Concerning the point that Ivalde abducted a daughter of Gevar-Nokver and married her, the Latin poems Valtarius Manufortis, Nibelunge Noth, Biterolf, Vilkinasaga, and Boguphalus (Chronicon Poloniæ) relate that Walther fled with a princess named Hildigund. On the flight he was attacked by Gjukungs, according to Valtarius Manufortis. The chief one of these (in the poem Gunthari, Gjuke's son) received in the battle a wound "clean to the hip-bone." The statement anent the wound, which Walther gave to the chief one among the Gjukungs, has its roots in the mythology where the chief Gjukung, that is, Gjuke himself, appears with surnames (Hengest, Geldr, öndr-Jálkr) alluding to the wound inflicted. In the Anglo-Saxon heroic poem Fin Folcvalding is married to Hildeburh, a daughter of Hnæf-Hoce, and in Hyndluljod (cp. str. 17 with str. 15) Hildigunnr is the mother of Halfdan's wife Almveig, and consequently the wife of Sumbl Finnakonungr, that is, Ivalde. Hildigunnr's father is called Sækonungr in Hyndluljod, a synonym of Nökkver ("the ship-captain," the moon-god), and Hildigun's mother is called Sváfa, the same name as that by which Nanna is introduced in the poem concerning Helge Hjorvardson. Hildeburh, Hnæf-Hoce's daughter, is identical with Hildigun, daughter of Sækonungr. Compare furthermore str. 20 in Hyndluljod, which speaks of Nanna as Nokver's daughter, and thus refers back to str. 17, where Hildigun is mentioned as the daughter of Sækonungr. The phrase Nanna vat næst thor Nauckva dottir shows that Nökkver and another elder daughter of his were named in one of the immediately preceding strophes.
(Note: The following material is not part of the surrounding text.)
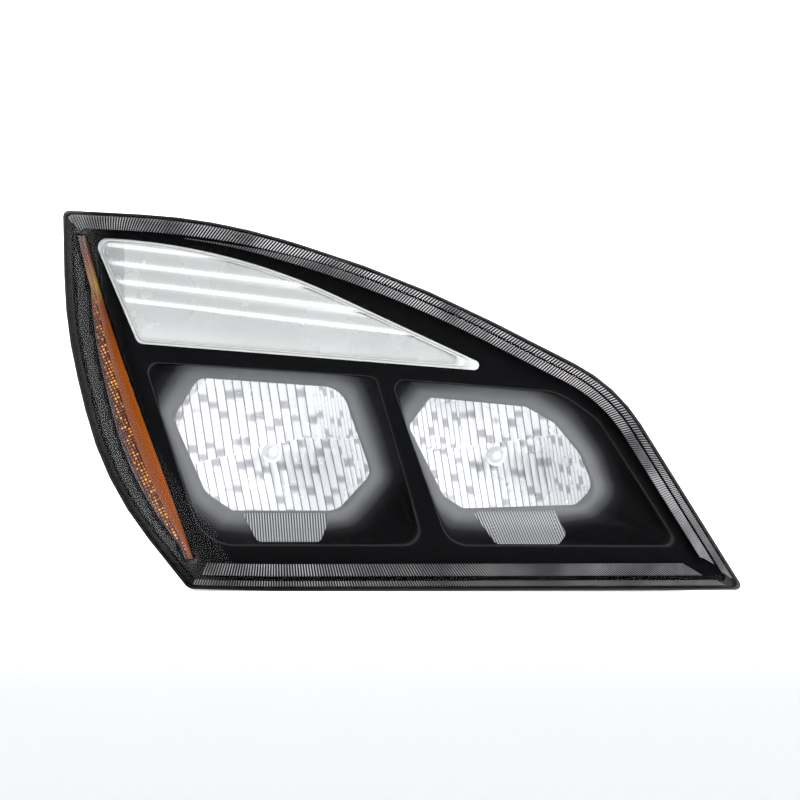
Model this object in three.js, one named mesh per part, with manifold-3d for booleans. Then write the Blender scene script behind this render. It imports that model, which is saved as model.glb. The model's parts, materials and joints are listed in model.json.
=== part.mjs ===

But in these no man's name or epithet occurs except Sækonungr, "the sea-king," which can refer to Nökkver, "the ship-owner," or "ship-captain," and the "daughter" last mentioned in the poem is Hildigunnr.
Of the names of Ivalde's wife the various records contain the following statements:
Hlaudver-Ivalde is married to Svanfeather (Svanfjödr, Volundarkvida).
Finnalf-Ivalde is married to Svanhild Gold-feather, daughter of Sol (Fornal. saga).
Fin Folcvalding-Ivalde is married to Hildeburh, daughter of Hnæf-Hoce (Beowulf poem).
Walther-Ivalde is married to Hildigunt (German poems).
Sumbl-Finnakonungr is married to Hildigun, daughter of Sækonungr Nokver, the same as Hnæfr, Hnefr, Nanna's father (Hyndluljod, compared with Saxo and other sources).